Talking Pearl into posing for the calendar took some doing, Dews said, but once Pearl understood the concept, she agreed.

English teacher and blues singer April Hendrix, on the other hand, was thrilled to be a part of the calendar. "I did it because it pushed so many buttons for me in terms of beauty and body image and what it means to be a woman and what it means to be an educator and a performer," she said.

Her strength was "soul."

"For me, soul is really breaking through the barriers of our physical makeup and bodily form to access the more inner, most vulnerable parts of ourselves, because that's where the true beauty is," Hendrix said.

Hendrix, who declined to give her age, also is dean of a private school in Ojai, so she believed it necessary to get her boss's approval before posing.

"Because of the nature of our culture, I felt people would pass judgment on a teacher," she said.

Dews, too, knows many may disapprove of the nudity in the calendar, and has already encountered people who object.

"I have no illusions about the taboos I'm dealing with," Dews said. "I want to deal with them."

Dews said she believes people are misunderstanding her artistic intention, which she intended to practice as well as preach.

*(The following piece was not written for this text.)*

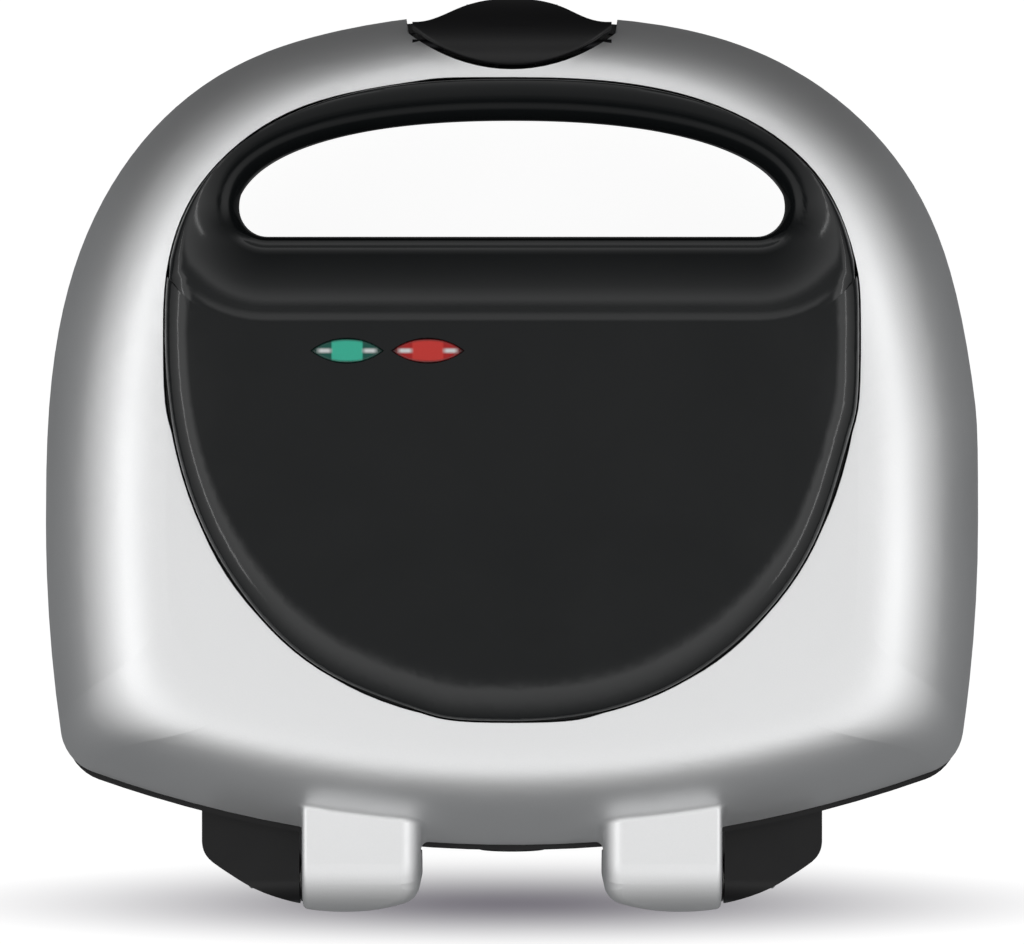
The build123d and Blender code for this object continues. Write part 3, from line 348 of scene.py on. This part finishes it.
# the round over the lip, the dip behind it and the crown at the panel's edge
ROLL_WIDTH = 0.0095
LIP_WIDTH = 0.0018
LIP_TURNS = (0.15, 0.95)
DIP_DEPTH = 0.006
DIP_START = 0.004
DIP_RUN = 0.017
DIP_CURVED = 0.9
DIP_STRAIGHT = 0.1
CROWN_RUN = 0.0052
CREST_SOFT = 0.0012
ROLL_REACH = 0.024
ROLL_RINGS = 26
ROLL_BLEND = (ROLL_REACH - 0.004, ROLL_REACH - 0.001)
ROLL_TUCK = 0.002
ROLL_SPACE_TOP = FIELD_Z + 0.01
# the hole's wall, which its mould draws wider downwards
HOLE_DRAFT = 0.077
LID_HOLE_CUT = (0.04, LIP_Z + 0.0001)
LID_WALL_Z = (0.0472, 0.075)
WALL_THICK = 0.001
WALL_PROUD = 0.0002
MERGE_WITHIN = 0.000002
SMOOTH_UNDER = radians(32)


def select_only(*pieces):
    """Selects these pieces alone, the first of them active."""
    bpy.ops.object.select_all(action="DESELECT")
    for piece in pieces:
        piece.select_set(True)
    bpy.context.view_layer.objects.active = pieces[0]


def new_piece(name, points, faces):
    """A new object with these points and faces."""
    mesh = bpy.data.meshes.new(name)
    mesh.from_pydata(points, [], faces)
    piece = bpy.data.objects.new(name, mesh)
    bpy.context.collection.objects.link(piece)
    return piece


def merged_copy(node):
    """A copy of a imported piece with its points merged."""
    piece = bpy.data.objects.new(node + "_skin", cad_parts[node].data.copy())
    bpy.context.collection.objects.link(piece)
    select_only(piece)
    bpy.ops.mesh.customdata_custom_splitnormals_clear()
    bpy.ops.object.mode_set(mode="EDIT")
    bpy.ops.mesh.select_all(action="SELECT")
    bpy.ops.mesh.remove_doubles(threshold=MERGE_WITHIN)
    bpy.ops.object.mode_set(mode="OBJECT")
    return piece


def change_by(piece, other, operation):
    """Cuts a closed form from a piece, or fuses the two, and removes the form."""
    bpy.context.view_layer.objects.active = piece
    change = piece.modifiers.new("change", "BOOLEAN")
    change.operation = operation
    change.object = other
    change.solver = "EXACT"
    bpy.ops.object.modifier_apply(modifier="change")
    bpy.data.objects.remove(other)


def join_into(piece, *parts):
    """Makes these parts of a piece, their surfaces as they are."""
    select_only(piece, *parts)
    bpy.ops.object.join()


def stand_for(piece, node, body, material):
    """Smooths a changed copy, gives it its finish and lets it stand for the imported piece."""
    select_only(piece)
    bpy.ops.object.shade_smooth_by_angle(angle=SMOOTH_UNDER)
    piece.data.materials.clear()
    piece.data.materials.append(material)
    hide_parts(node)
    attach(piece, body)


def hole_edge():
    """Points round the finger hole's lip, each with the direction that leads away from it."""
    edge = []
    for step in range(1, FRONT_STEPS):
        turn = pi * step / FRONT_STEPS
        across, ahead = cos(turn), sin(turn)
        x = GRIP_HALF * (abs(across) ** (2 / GRIP_POWER)) * (1 if across > 0 else -1)
        y = GRIP_FRONT * ahead ** (2 / GRIP_POWER)
        away_x = abs(x / GRIP_HALF) ** (GRIP_POWER - 1) / GRIP_HALF * (1 if x > 0 else -1)
        away_y = (y / GRIP_FRONT) ** (GRIP_POWER - 1) / GRIP_FRONT
        size = sqrt(away_x**2 + away_y**2)
        edge.append((x, GRIP_WIDEST - y, away_x / size, -away_y / size))
    centre_x = GRIP_HALF - GRIP_CORNER
    back_y = GRIP_WIDEST + GRIP_CORNER
    quarter = [pi / 2 * step / CORNER_STEPS for step in range(CORNER_STEPS + 1)]
    for turn in quarter:
        x = -centre_x - GRIP_CORNER * cos(turn)
        edge.append((x, GRIP_WIDEST + GRIP_CORNER * sin(turn), -cos(turn), sin(turn)))
    for step in range(1, BACK_STEPS):
        edge.append((-centre_x + 2 * centre_x * step / BACK_STEPS, back_y, 0, 1))
    for turn in quarter:
        x = centre_x + GRIP_CORNER * sin(turn)
        edge.append((x, GRIP_WIDEST + GRIP_CORNER * cos(turn), sin(turn), cos(turn)))
    return edge


def beyond_panel(x, y):
    """Over zero outside the panel's outline, below zero inside."""
    reach, power = PANEL_ENDS[0] if y < PANEL_WIDEST else PANEL_ENDS[1]
    return abs(x / PANEL_HALF) ** power + abs((y - PANEL_WIDEST) / reach) ** power - 1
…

She is one of the 12 women photographed nude in the calendar.

"Nudity in our culture is highly oversexualized," said Dews, 30. "We oversex the nudity, yet when you see real nudity, it's not accepted."

Last year's calendar did not sell out, but Dews is hoping this year's calendar will do better. If it does, the Ojai Arts Foundation will be able to fund donations to school arts programs and establish a fine arts trust.